Written exercise ->
Output the full listing word for word.

Dataset content ->
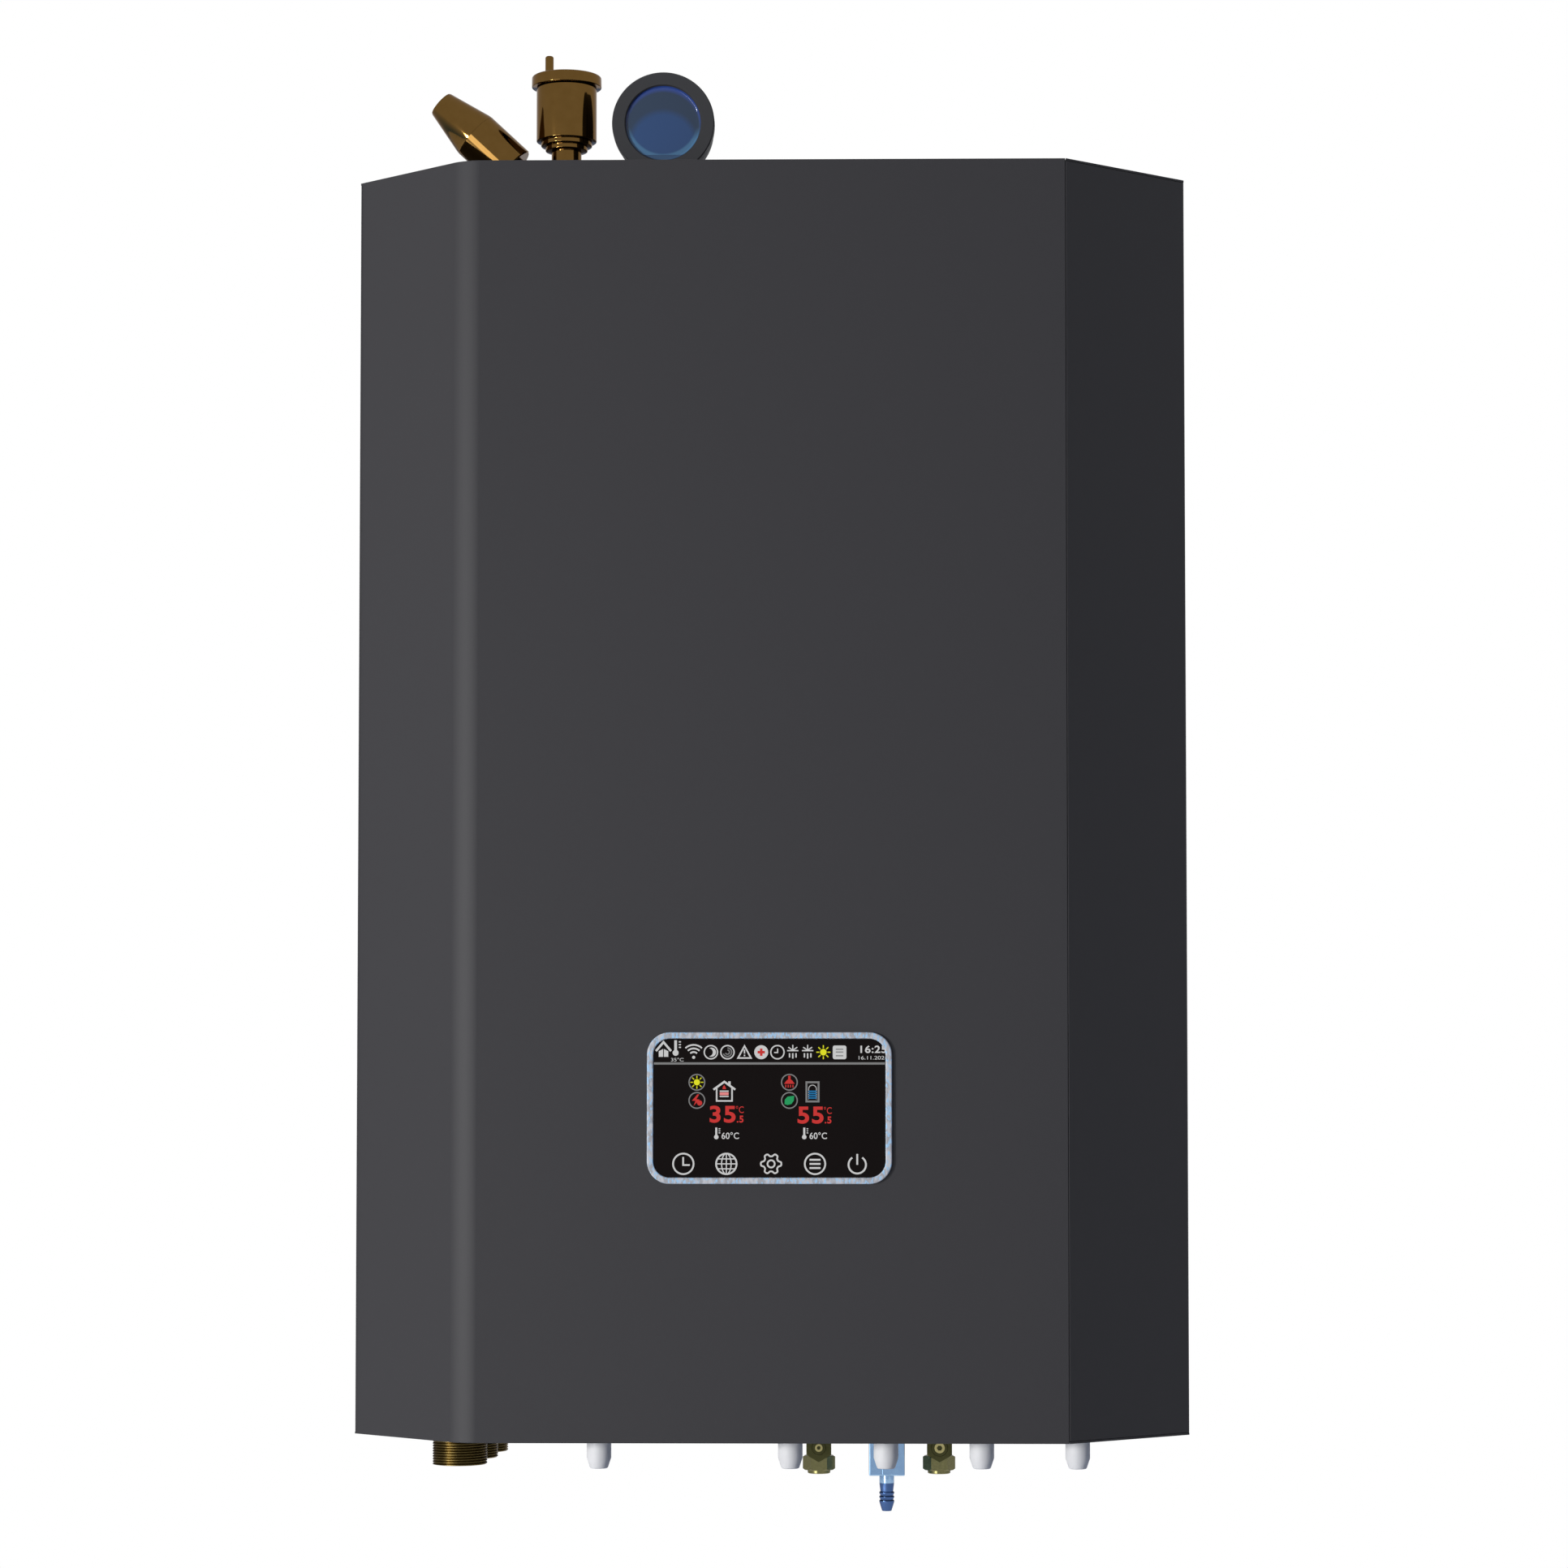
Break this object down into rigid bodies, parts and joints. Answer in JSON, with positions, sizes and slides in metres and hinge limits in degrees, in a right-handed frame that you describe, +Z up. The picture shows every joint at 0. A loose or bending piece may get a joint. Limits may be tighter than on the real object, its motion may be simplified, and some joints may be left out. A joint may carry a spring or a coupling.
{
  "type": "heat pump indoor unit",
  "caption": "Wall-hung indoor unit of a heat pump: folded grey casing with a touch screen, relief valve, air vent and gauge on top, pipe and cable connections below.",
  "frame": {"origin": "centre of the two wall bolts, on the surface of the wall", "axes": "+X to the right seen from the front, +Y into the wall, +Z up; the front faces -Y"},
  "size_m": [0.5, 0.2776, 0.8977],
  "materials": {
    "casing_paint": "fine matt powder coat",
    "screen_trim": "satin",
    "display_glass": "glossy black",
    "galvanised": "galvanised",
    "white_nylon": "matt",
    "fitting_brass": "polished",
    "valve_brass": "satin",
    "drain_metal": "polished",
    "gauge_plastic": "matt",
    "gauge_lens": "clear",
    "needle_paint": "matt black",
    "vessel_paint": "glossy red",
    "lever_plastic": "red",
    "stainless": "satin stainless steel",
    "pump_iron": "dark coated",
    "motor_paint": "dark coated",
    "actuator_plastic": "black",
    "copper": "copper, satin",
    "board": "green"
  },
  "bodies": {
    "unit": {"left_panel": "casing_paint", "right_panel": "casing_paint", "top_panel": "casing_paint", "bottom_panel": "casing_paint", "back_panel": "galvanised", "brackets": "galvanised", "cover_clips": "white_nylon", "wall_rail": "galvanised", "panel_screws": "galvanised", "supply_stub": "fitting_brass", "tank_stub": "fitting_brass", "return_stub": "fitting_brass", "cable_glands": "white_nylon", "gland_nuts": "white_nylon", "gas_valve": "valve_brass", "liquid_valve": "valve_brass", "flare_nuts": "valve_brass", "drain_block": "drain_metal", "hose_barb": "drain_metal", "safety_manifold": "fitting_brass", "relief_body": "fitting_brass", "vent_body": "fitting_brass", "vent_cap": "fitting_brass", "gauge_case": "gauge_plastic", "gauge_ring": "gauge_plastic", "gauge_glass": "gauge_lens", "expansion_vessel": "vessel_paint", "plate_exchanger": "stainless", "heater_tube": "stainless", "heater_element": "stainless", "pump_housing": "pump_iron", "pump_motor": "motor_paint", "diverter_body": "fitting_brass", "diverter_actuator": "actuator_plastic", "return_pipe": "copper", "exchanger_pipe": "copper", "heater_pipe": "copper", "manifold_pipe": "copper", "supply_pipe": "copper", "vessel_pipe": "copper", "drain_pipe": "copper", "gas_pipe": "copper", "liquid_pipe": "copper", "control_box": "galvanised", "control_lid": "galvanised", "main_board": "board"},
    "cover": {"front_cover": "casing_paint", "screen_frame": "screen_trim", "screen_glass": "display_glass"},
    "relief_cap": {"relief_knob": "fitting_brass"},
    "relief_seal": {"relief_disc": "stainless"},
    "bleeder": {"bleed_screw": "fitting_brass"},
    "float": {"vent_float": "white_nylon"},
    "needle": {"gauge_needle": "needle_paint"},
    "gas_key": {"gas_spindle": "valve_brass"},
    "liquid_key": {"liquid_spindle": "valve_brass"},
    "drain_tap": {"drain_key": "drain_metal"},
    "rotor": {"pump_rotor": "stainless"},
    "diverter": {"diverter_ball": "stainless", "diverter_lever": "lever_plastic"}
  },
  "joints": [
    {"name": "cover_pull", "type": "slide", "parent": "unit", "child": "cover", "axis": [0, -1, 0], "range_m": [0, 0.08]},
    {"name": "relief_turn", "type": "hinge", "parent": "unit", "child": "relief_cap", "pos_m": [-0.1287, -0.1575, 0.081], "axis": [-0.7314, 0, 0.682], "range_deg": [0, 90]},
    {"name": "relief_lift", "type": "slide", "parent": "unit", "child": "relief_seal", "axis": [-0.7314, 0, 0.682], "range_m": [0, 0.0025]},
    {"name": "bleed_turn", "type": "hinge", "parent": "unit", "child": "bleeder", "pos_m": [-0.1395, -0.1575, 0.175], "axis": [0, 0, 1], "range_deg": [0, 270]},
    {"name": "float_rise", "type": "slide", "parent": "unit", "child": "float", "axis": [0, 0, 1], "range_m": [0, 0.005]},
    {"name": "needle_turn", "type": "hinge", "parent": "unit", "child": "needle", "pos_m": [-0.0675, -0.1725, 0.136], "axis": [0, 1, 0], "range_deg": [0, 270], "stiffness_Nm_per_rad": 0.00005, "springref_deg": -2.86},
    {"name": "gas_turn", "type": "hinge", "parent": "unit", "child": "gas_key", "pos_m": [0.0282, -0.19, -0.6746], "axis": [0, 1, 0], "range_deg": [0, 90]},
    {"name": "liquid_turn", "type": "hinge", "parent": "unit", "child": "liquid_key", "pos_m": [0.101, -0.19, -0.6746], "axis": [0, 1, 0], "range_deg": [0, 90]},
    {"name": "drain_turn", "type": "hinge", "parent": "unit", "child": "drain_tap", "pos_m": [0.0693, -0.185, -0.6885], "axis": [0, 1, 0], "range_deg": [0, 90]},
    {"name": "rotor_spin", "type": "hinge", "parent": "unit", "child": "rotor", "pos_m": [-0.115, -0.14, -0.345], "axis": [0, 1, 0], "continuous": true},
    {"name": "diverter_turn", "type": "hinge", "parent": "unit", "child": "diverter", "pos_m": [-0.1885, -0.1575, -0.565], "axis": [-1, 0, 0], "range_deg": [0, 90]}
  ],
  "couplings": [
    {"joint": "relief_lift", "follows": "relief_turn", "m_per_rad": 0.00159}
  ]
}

Response to the task ->
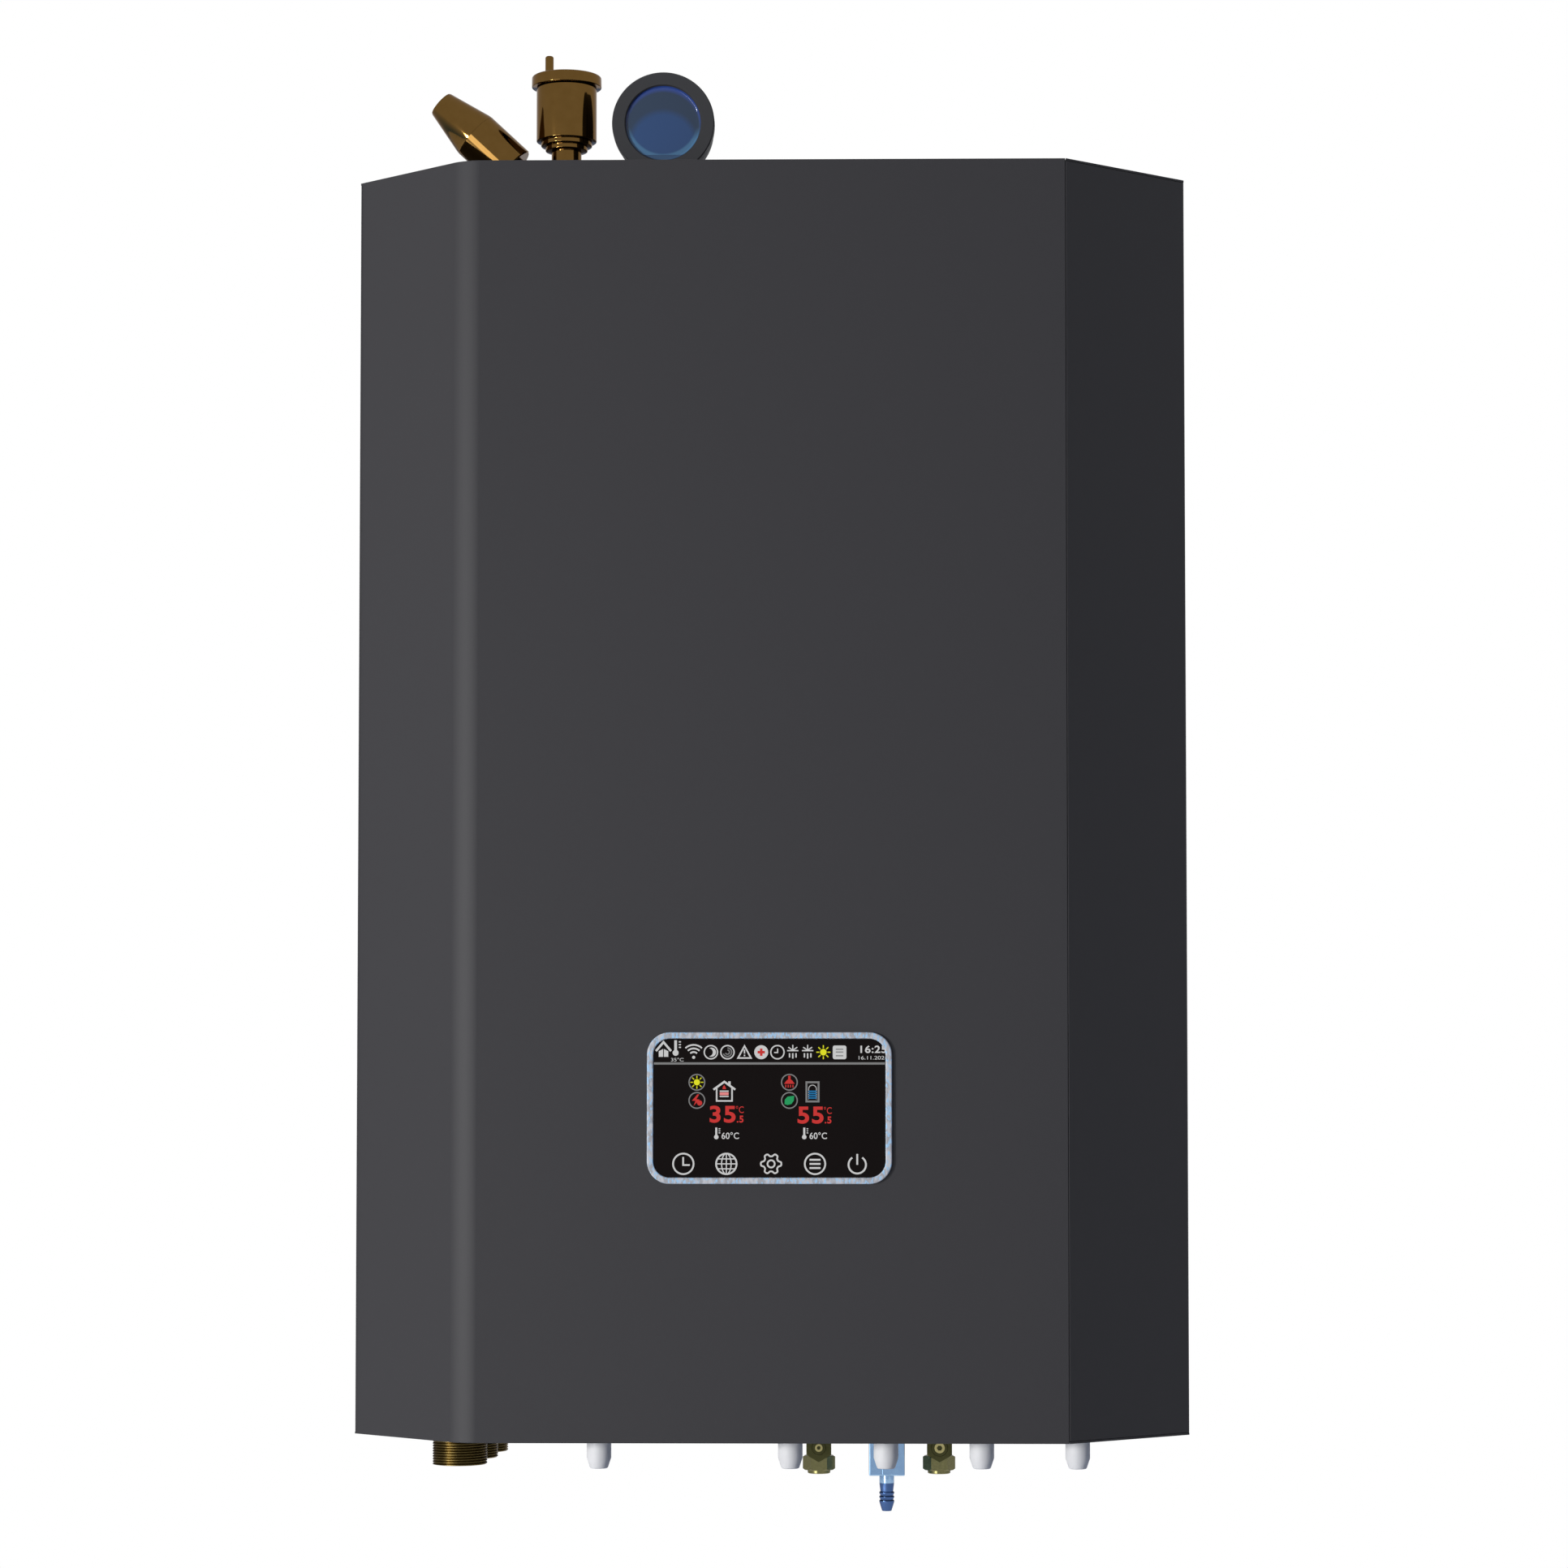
Break this object down into rigid bodies, parts and joints. Answer in JSON, with positions, sizes and slides in metres and hinge limits in degrees, in a right-handed frame that you describe, +Z up. The picture shows every joint at 0. A loose or bending piece may get a joint. Limits may be tighter than on the real object, its motion may be simplified, and some joints may be left out. A joint may carry a spring or a coupling.
{
  "type": "heat pump indoor unit",
  "caption": "Wall-hung indoor unit of a heat pump: folded grey casing with a touch screen, relief valve, air vent and gauge on top, pipe and cable connections below.",
  "frame": {"origin": "centre of the two wall bolts, on the surface of the wall", "axes": "+X to the right seen from the front, +Y into the wall, +Z up; the front faces -Y"},
  "size_m": [0.5, 0.2776, 0.8977],
  "materials": {
    "casing_paint": "fine matt powder coat",
    "screen_trim": "satin",
    "display_glass": "glossy black",
    "galvanised": "galvanised",
    "white_nylon": "matt",
    "fitting_brass": "polished",
    "valve_brass": "satin",
    "drain_metal": "polished",
    "gauge_plastic": "matt",
    "gauge_lens": "clear",
    "needle_paint": "matt black",
    "vessel_paint": "glossy red",
    "lever_plastic": "red",
    "stainless": "satin stainless steel",
    "pump_iron": "dark coated",
    "motor_paint": "dark coated",
    "actuator_plastic": "black",
    "copper": "copper, satin",
    "board": "green"
  },
  "bodies": {
    "unit": {"left_panel": "casing_paint", "right_panel": "casing_paint", "top_panel": "casing_paint", "bottom_panel": "casing_paint", "back_panel": "galvanised", "brackets": "galvanised", "cover_clips": "white_nylon", "wall_rail": "galvanised", "panel_screws": "galvanised", "supply_stub": "fitting_brass", "tank_stub": "fitting_brass", "return_stub": "fitting_brass", "cable_glands": "white_nylon", "gland_nuts": "white_nylon", "gas_valve": "valve_brass", "liquid_valve": "valve_brass", "flare_nuts": "valve_brass", "drain_block": "drain_metal", "hose_barb": "drain_metal", "safety_manifold": "fitting_brass", "relief_body": "fitting_brass", "vent_body": "fitting_brass", "vent_cap": "fitting_brass", "gauge_case": "gauge_plastic", "gauge_ring": "gauge_plastic", "gauge_glass": "gauge_lens", "expansion_vessel": "vessel_paint", "plate_exchanger": "stainless", "heater_tube": "stainless", "heater_element": "stainless", "pump_housing": "pump_iron", "pump_motor": "motor_paint", "diverter_body": "fitting_brass", "diverter_actuator": "actuator_plastic", "return_pipe": "copper", "exchanger_pipe": "copper", "heater_pipe": "copper", "manifold_pipe": "copper", "supply_pipe": "copper", "vessel_pipe": "copper", "drain_pipe": "copper", "gas_pipe": "copper", "liquid_pipe": "copper", "control_box": "galvanised", "control_lid": "galvanised", "main_board": "board"},
    "cover": {"front_cover": "casing_paint", "screen_frame": "screen_trim", "screen_glass": "display_glass"},
    "relief_cap": {"relief_knob": "fitting_brass"},
    "relief_seal": {"relief_disc": "stainless"},
    "bleeder": {"bleed_screw": "fitting_brass"},
    "float": {"vent_float": "white_nylon"},
    "needle": {"gauge_needle": "needle_paint"},
    "gas_key": {"gas_spindle": "valve_brass"},
    "liquid_key": {"liquid_spindle": "valve_brass"},
    "drain_tap": {"drain_key": "drain_metal"},
    "rotor": {"pump_rotor": "stainless"},
    "diverter": {"diverter_ball": "stainless", "diverter_lever": "lever_plastic"}
  },
  "joints": [
    {"name": "cover_pull", "type": "slide", "parent": "unit", "child": "cover", "axis": [0, -1, 0], "range_m": [0, 0.08]},
    {"name": "relief_turn", "type": "hinge", "parent": "unit", "child": "relief_cap", "pos_m": [-0.1287, -0.1575, 0.081], "axis": [-0.7314, 0, 0.682], "range_deg": [0, 90]},
    {"name": "relief_lift", "type": "slide", "parent": "unit", "child": "relief_seal", "axis": [-0.7314, 0, 0.682], "range_m": [0, 0.0025]},
    {"name": "bleed_turn", "type": "hinge", "parent": "unit", "child": "bleeder", "pos_m": [-0.1395, -0.1575, 0.175], "axis": [0, 0, 1], "range_deg": [0, 270]},
    {"name": "float_rise", "type": "slide", "parent": "unit", "child": "float", "axis": [0, 0, 1], "range_m": [0, 0.005]},
    {"name": "needle_turn", "type": "hinge", "parent": "unit", "child": "needle", "pos_m": [-0.0675, -0.1725, 0.136], "axis": [0, 1, 0], "range_deg": [0, 270], "stiffness_Nm_per_rad": 0.00005, "springref_deg": -2.86},
    {"name": "gas_turn", "type": "hinge", "parent": "unit", "child": "gas_key", "pos_m": [0.0282, -0.19, -0.6746], "axis": [0, 1, 0], "range_deg": [0, 90]},
    {"name": "liquid_turn", "type": "hinge", "parent": "unit", "child": "liquid_key", "pos_m": [0.101, -0.19, -0.6746], "axis": [0, 1, 0], "range_deg": [0, 90]},
    {"name": "drain_turn", "type": "hinge", "parent": "unit", "child": "drain_tap", "pos_m": [0.0693, -0.185, -0.6885], "axis": [0, 1, 0], "range_deg": [0, 90]},
    {"name": "rotor_spin", "type": "hinge", "parent": "unit", "child": "rotor", "pos_m": [-0.115, -0.14, -0.345], "axis": [0, 1, 0], "continuous": true},
    {"name": "diverter_turn", "type": "hinge", "parent": "unit", "child": "diverter", "pos_m": [-0.1885, -0.1575, -0.565], "axis": [-1, 0, 0], "range_deg": [0, 90]}
  ],
  "couplings": [
    {"joint": "relief_lift", "follows": "relief_turn", "m_per_rad": 0.00159}
  ]
}